Are religious menstrual taboos degrading to women?
Personally I find the menstrual taboos and restrictions of some religions really strange, and a bit offensive. I don’t think I should be considered unclean for a sixth of every month simply because I am a woman. I see menstruation as natural and good. I don’t see menstrual blood as something negative/impure that could cause ‘harm’ to sacred objects or places. Menstruation should not separate me from the God who made me.
To me, there is no difference between religious people who place restrictions on all women, and those who place restrictions only on menstruating (‘unclean’) women. I think that both views portray women quite negatively: women are seen as more separated from God and the spiritual world than men are. Women are viewed as less perfect/holy than men because they are more strongly tied to their bodies (menstruation, sexual impurity/sex, pregnancy, childbirth, being a mother). Because women are seen as so strongly tied to their bodies (and therefore to the physical earth), Christianity and other religions have tended to see this as a barrier that prevents women from fully entering the spiritual and holy realm.
I see God as genderless (equally male & female) because he created both women and men in ‘his’ image.
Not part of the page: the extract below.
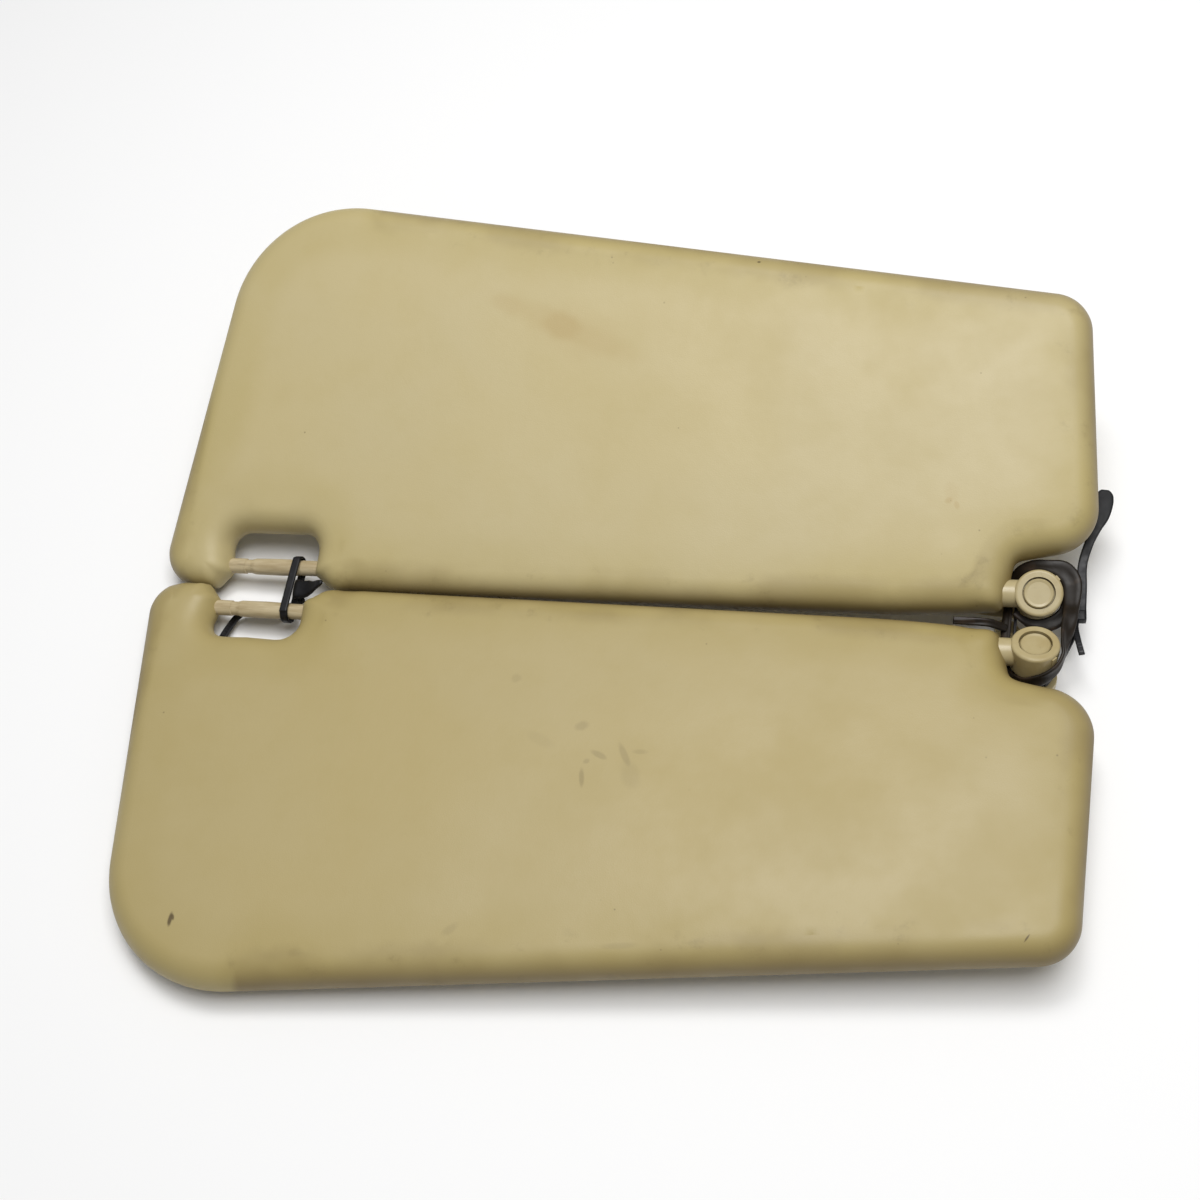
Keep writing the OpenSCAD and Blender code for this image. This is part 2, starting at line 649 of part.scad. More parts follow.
// Soft strap: a loop round both heads, a half turn that fills the space between them, and a loose
// end between the noses. Knots on a head are [angle, radius, height, lean outwards, width].
function knots_on(head, knots) =
    [for (k = knots)
        let (lean = polar(sin(k[3]), k[0], -cos(k[3])))
        head == "upper"
            ? [up_arm(polar(k[1], k[0], k[2])), up_arm(lean), k[4]]
            : [lo_arm(polar(k[1], k[0], k[2])), lo_dir(lean), k[4]]];
module head_strap() {
    // Centre line of the strap where it lies against a head
    hug = head_r + tie_gap + strap_t / 2;
    far_side = [[180, 10.9, -8.3, 45, 4], [150, 11.4, -7.6, 70, 4.2], [124, 12.3, -5.2, 85, 4.2],
        [98, 12.5, -3.2, 90, 4.4], [72, 12.8, -1.8, 90, 5], [46, 14.3, -1, 92, 8],
        [20, 14.3, 0, 96, 8]];
    right_side = [[[13.3, -5, 1.4], [1, 0, 0.1], 6.6], [[12.4, -12.5, 3], [1, 0, -0.1], 6]];
    flank = [[-14, hug + 1.3, 3.8, 30, 6], [14, hug + nub_out, 2, 0, 6],
        [40, hug + nub_out, -0.4, 0, 6], [65, hug + nub_out / 2, -2.9, 0, 6.2], [90, hug, -5.2, 0, 6.2], [114, hug, -7, 0, 5.4],
        [146, 10.9, -8.2, 25, 4.2], [180, 10.9, -8.3, 45, 4]];
    near_strand = [[[-12.4, -14, -8], [-1, 0, -0.35], 4]];
    half_turn = [[4, 12.4, -0.6, 90, 4.4], [-30, 13, -0.8, 90, 5.6], [-60, 13.2, -0.8, 90, 6],
        [-90, 13.2, -0.8, 90, 6], [-118, 13, -1.6, 88, 5.6], [-140, 12.6, -2.6, 80, 4.4]];
    loose_end = [[[-12.2, -12.5, -7.6], [0, 1, 0.2], 3.2], [[-15, -13.2, -4.4], [0, 1, 0.4], 3.4],
        [[-20, -13.4, -1.6], [0, 0.87, 0.49], 3.4], [[-27, -13.4, -1], [0, 0.87, 0.49], 3.4],
        [[-34, -13.3, -1], [0, 0.87, 0.49], 3]];
    color(BROWN) bundle() {
        band(concat(knots_on("upper", far_side), right_side, knots_on("lower", flank), near_strand),
            strap_t, true);
        band(knots_on("upper", half_turn), strap_t);
        band(loose_end, strap_t);
    }
}

// Cable tie round both bosses, with its lock to the right, a broad tail and a short stub
head_tie_h = 2.6;
head_tie_z = (boss_top + plate_top) / 2;
head_tie_r = boss_r + tie_gap + tie_t / 2;
module head_tie() {
    lock = [6, 6.5, 4];
    lock_at = [16.8, -5.2, -7];
    color(BLACK) bundle() {
        band(concat(
            [for (a = [84 : 32 : 180])
                [up_arm(polar(head_tie_r, a, head_tie_z)), UP_AXIS, head_tie_h]],
            [for (a = [180 : -30 : 30])
                [lo_arm(polar(head_tie_r, a, head_tie_z)), LO_AXIS, head_tie_h]],
            [[[14.2, -17, -8.6], [0, 0, 1], head_tie_h], [[16.4, -8, -7.4], [0, 0, 1], head_tie_h],
                [[16.8, 4, -6.8], [0, 0, 1], head_tie_h],
                [[11.6, 10.8, -6.8], [0, -0.3, 1], head_tie_h]]
        ), tie_t, true);
        translate(lock_at - lock / 2) cube(lock);
        band([
            [[17.6, -4, -5.6], [1, 0, 0], 4.2], [[17.9, 6, -3.6], [1, 0, 0], 4],
            [[18, 15.5, -1], [1, -0.1, 0], 3.8], [[20.4, 24.6, 1.2], [1, -0.4, 0], 3.8],
            [[23.2, 31.5, 2.4], [1, -0.45, 0], 4.4], [[25.6, 37.6, 2.8], [1, -0.35, 0], 6.2],
            [[26.6, 44, 3], [1, -0.1, 0], 7.6], [[27, 48.5, 3], [1, 0, 0], 6.6],
            [[27.2, 50.4, 3], [1, 0.1, 0], 3.4]
        ], tie_t);
        band([
            [[15.4, -7, -6.6], [1, 0, 0], 3], [[15.2, -13, -4.4], [1, 0, 0], 2.6],
            [[16, -20.5, -1.4], [1, 0, 0], 2.4], [[17.3, -27, -0.6], [1, 0, 0], 2.4]
        ], tie_t);
    }
}

// Cable tie round both clip bars, with its lock between them and its tail under the lower bar
bar_tie_x = slot_start + 10.4;
bar_tie_r = bar_r + bar_bulge + tie_gap + tie_t / 2;
// Height of the lower hinge line across the bundle, at the tie
bar_tie_low_y = -pivot_gap + sin(lower_yaw) * (bar_tie_x - pivot_offset);
module bar_tie() {
    color(BLACK) bundle() {
        band(concat(
            [for (a = [90 : -30 : -90])
                [[-bar_tie_x, bar_tie_r * cos(a), bar_tie_r * sin(a)], [1, 0, 0], bar_tie_w]],
            [for (a = [-90 : -30 : -270])
                [[-bar_tie_x, bar_tie_low_y + bar_tie_r * cos(a), bar_tie_r * sin(a)],
                    [1, 0, 0], bar_tie_w]]
        ), tie_t, true);
        translate([-bar_tie_x, bar_tie_low_y / 2, 0]) bar_tie_lock();
        translate([-bar_tie_x, bar_tie_low_y, 0]) band([
            [[4.5, 8.6, -3], [0.7, -0.7, 0], bar_tie_w], [[-1, 6, -5.6], [0.5, -0.85, 0], bar_tie_w],
            [[-10, 3.8, -6.2], [0.1, -1, 0], bar_tie_w], [[-21, 3, -6.4], [0.2, -1, 0], bar_tie_w],
            [[-26.2, 0.4, -6.8], [0.7, -0.7, 0], bar_tie_w],
            [[-29.6, -5, -7.6], [0.86, -0.5, 0], bar_tie_w],
            [[-32.4, -11.6, -8.4], [0.92, -0.38, 0], bar_tie_w]
        ], tie_t);
    }
}
// The lock and the folded end beside it, pinched between the two panels
module bar_tie_lock() {
    hull() {
        translate([1, 0, -0.6]) cube([0.4, 9.4, 5.6], center = true);
        translate([7, 0, 0.6]) cube([0.4, 8, 4.6], center = true);
    }
    hull() {
        translate([7, 0, 0.6]) cube([0.4, 8, 4.6], center = true);
        translate([16, 0, 7.4]) cube([0.4, 2.4, 2], center = true);
    }
}

// ---- Nodes ----
module upper_front_cover() { upper_visor() front_cover(); }
module upper_back_cover() { upper_visor() back_cover(); }
module upper_front_foam() { upper_visor() front_foam(); }
module upper_back_foam() { upper_visor() back_foam(); }
module upper_core_board() { upper_visor() core_board(); }
module upper_hinge_sleeve() { upper_visor() hinge_sleeve(); }
module upper_rod_bushes() { upper_visor() rod_bushes(); }
module upper_friction_spring() { upper_visor() friction_spring(); }
module upper_bar_sockets() { upper_visor() bar_sockets(); }
module upper_clip_bar() { upper_visor() clip_bar(); }
module upper_rivets() { upper_visor() rivets(); }
module upper_rod() { upper_arm() rod(); }
module upper_rod_clip() { upper_arm() rod_clip(); }
module upper_elbow() { upper_arm() elbow(); }
module upper_head_cap() { upper_arm() head_cap(); }
module upper_base_plate() { upper_arm() rotate(upper_base_turn) base_plate(); }
module upper_pivot_pin() { upper_arm() pivot_pin(); }
module upper_spring_washer() { upper_arm() spring_washer(); }
module lower_front_cover() { lower_visor() front_cover(); }
module lower_back_cover() { lower_visor() back_cover(); }
module lower_front_foam() { lower_visor() front_foam(); }
module lower_back_foam() { lower_visor() back_foam(); }
module lower_core_board() { lower_visor() core_board(); }
module lower_hinge_sleeve() { lower_visor() hinge_sleeve(); }
module lower_rod_bushes() { lower_visor() rod_bushes(); }
module lower_friction_spring() { lower_visor() friction_spring(); }
module lower_bar_sockets() { lower_visor() bar_sockets(); }
module lower_clip_bar() { lower_visor() clip_bar(); }
module lower_rivets() { lower_visor() rivets(); }
module lower_rod() { lower_arm() rod(); }
module lower_rod_clip() { lower_arm() rod_clip(); }
module lower_elbow() { lower_arm() elbow(); }
module lower_head_cap() { lower_arm() head_cap(); }
module lower_base_plate() { lower_arm() rotate(lower_base_turn) base_plate(); }
module lower_pivot_pin() { lower_arm() pivot_pin(); }
module lower_spring_washer() { lower_arm() spring_washer(); }

// Drawn by name
upper_front_cover();
upper_back_cover();
upper_front_foam();
upper_back_foam();
upper_core_board();
upper_hinge_sleeve();
upper_rod_bushes();
upper_friction_spring();
upper_bar_sockets();
upper_clip_bar();
upper_rivets();
upper_rod();
upper_rod_clip();
upper_elbow();
upper_head_cap();
upper_base_plate();
upper_pivot_pin();
upper_spring_washer();
lower_front_cover();
lower_back_cover();
lower_front_foam();
lower_back_foam();
lower_core_board();
lower_hinge_sleeve();
lower_rod_bushes();
lower_friction_spring();
lower_bar_sockets();
lower_clip_bar();
lower_rivets();
lower_rod();
lower_rod_clip();
lower_elbow();
lower_head_cap();
lower_base_plate();
lower_pivot_pin();
lower_spring_washer();
head_strap();
head_tie();
bar_tie();
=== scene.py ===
"""Looks of a pair of sun visors, laid hinge edge to hinge edge and tied together.

The CAD frame gives every rigid piece. This script adds the vinyl skins, the ties and the strap,
all materials, the camera, the floor and the light. Lengths are in metres unless a name ends in
_MM, and the panels, ties and strap are drawn in millimetres in their own frames.
"""
import json
import math

import bmesh
import bpy
from mathutils import Matrix, Vector, noise
from mathutils.bvhtree import BVHTree
from mathutils.geometry import delaunay_2d_cdt
from mathutils.kdtree import KDTree


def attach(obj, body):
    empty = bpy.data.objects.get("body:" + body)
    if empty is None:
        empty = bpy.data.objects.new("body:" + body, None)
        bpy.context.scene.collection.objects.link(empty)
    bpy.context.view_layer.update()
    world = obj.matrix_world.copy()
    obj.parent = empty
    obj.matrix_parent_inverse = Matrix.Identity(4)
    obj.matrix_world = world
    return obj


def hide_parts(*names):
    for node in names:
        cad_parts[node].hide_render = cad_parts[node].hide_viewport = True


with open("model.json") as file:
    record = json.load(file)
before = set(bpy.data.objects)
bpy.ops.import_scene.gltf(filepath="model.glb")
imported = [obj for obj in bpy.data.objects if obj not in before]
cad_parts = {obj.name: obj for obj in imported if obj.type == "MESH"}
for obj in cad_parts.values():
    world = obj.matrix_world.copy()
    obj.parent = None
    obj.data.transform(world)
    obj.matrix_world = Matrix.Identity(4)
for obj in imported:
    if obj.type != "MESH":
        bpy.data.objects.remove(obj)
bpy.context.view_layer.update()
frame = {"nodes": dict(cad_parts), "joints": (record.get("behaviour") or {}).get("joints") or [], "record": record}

MM = 0.001

# ---- Image points, in the 1200 by 1200 frame ----
FRAME_SIDE = 1200
POINTS = {
    "left_edge": (112, None),
    "right_edge": (1113, None),
    "top_edge": (None, 211),
    "bottom_edge": (None, 990),
    "upper_cap": (1037.8, 594.4),
    "lower_cap": (1033.9, 645.2),
    "upper_bar": (279, 567),
    "lower_bar": (256, 608.6),
    "bar_tie_tail": (225.6, 633),
    "head_tie_paddle": (1113, 499),
    "head_tie_stub": (1082, 655.7),
    "yellow_stain": (562, 326),
    "pale_stain": (952, 502),
    "edge_dot": (759, 262),
    "corner_scuff": (170, 919),
    "thin_mark": (1027, 938),
    "hand_smudge": (613, 757),
    "small_smudge": (517, 678),
    "low_smudge": (450, 929),
}

# ---- Camera ----
CAMERA_AT = Vector((0.11781, -0.32880, 0.61497))
CAMERA_AIM = Vector((-0.00551, 0.00974, 0.01240))
CAMERA_ROLL = math.radians(-14.13)
LENS = 48.0
SENSOR = 36.0


def make_camera():
    """The camera of the photo: its place was fitted to the named points."""
    data = bpy.data.cameras.new("camera")
    data.lens = LENS
    data.sensor_width = SENSOR
    data.sensor_fit = "AUTO"
    camera = bpy.data.objects.new("camera", data)
    bpy.context.scene.collection.objects.link(camera)
    look = (CAMERA_AIM - CAMERA_AT).to_track_quat("-Z", "Y")
    camera.matrix_world = Matrix.Translation(CAMERA_AT) @ look.to_matrix().to_4x4() @ Matrix.Rotation(
        CAMERA_ROLL, 4, "Z"
    )
    bpy.context.scene.camera = camera
    return camera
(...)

I don’t see why God would make a woman in his image, make her menstruate for a sixth of every month, and then reject her in any way during that time because she was suddenly ‘religiously unclean’. It reminds me of Gloria Steinem’s comment, if men could menstruate “menstruation would become an enviable, boast-worthy, masculine event.” I think that if men could menstruate, menstruation would no longer be considered something ‘unclean’ that kept certain people at a greater distance from God.